Who benefits most from practical self defense classes?

The short answer is almost anyone who wants useful skills and a stronger mindset. Beginners benefit because the training gives them a clear starting point. Professionals benefit because practical skills and confidence carry over into daily life. Teens benefit from structure and resilience. Families benefit because they can invest in something with long-term value, not just short-term entertainment.

The bigger point is that you do not need to fit a stereotype to start. You do not need prior martial arts experience, elite athleticism, or a certain personality. You need a willingness to learn, train consistently, and stay coachable.

Progress looks different for everyone. Some students want direct personal protection skills. Some want fitness with purpose. Some want to get their child into a disciplined environment that teaches focus and confidence. Those goals can all fit inside a practical training model if the instruction is built well.

Why consistency beats intensity

Many people think one hard seminar or a few weeks of training will make them ready. It helps, but self-defense is not a box to check. Skills fade if they are not practiced, and decision-making under pressure improves with repetition.

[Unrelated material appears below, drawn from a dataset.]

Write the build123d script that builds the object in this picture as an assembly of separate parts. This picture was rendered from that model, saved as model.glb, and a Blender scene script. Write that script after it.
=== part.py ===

Consistent training matters more than occasional intensity. When students train regularly, movement becomes sharper, awareness improves, and reactions get cleaner. They also learn judgment, which is just as important as technique. In real life, avoiding bad situations, recognizing danger early, and creating exits can matter more than throwing strikes.

That is the mindset practical training should build. Not paranoia. Not ego. Readiness.

If you are looking at practical self defense classes, ask a simple question before anything else: will this training help me handle the kinds of problems people actually face? If the answer is yes, and the school can teach those skills in a structured, supportive way, you are not just learning to fight. You are building confidence you can carry into the rest of your life.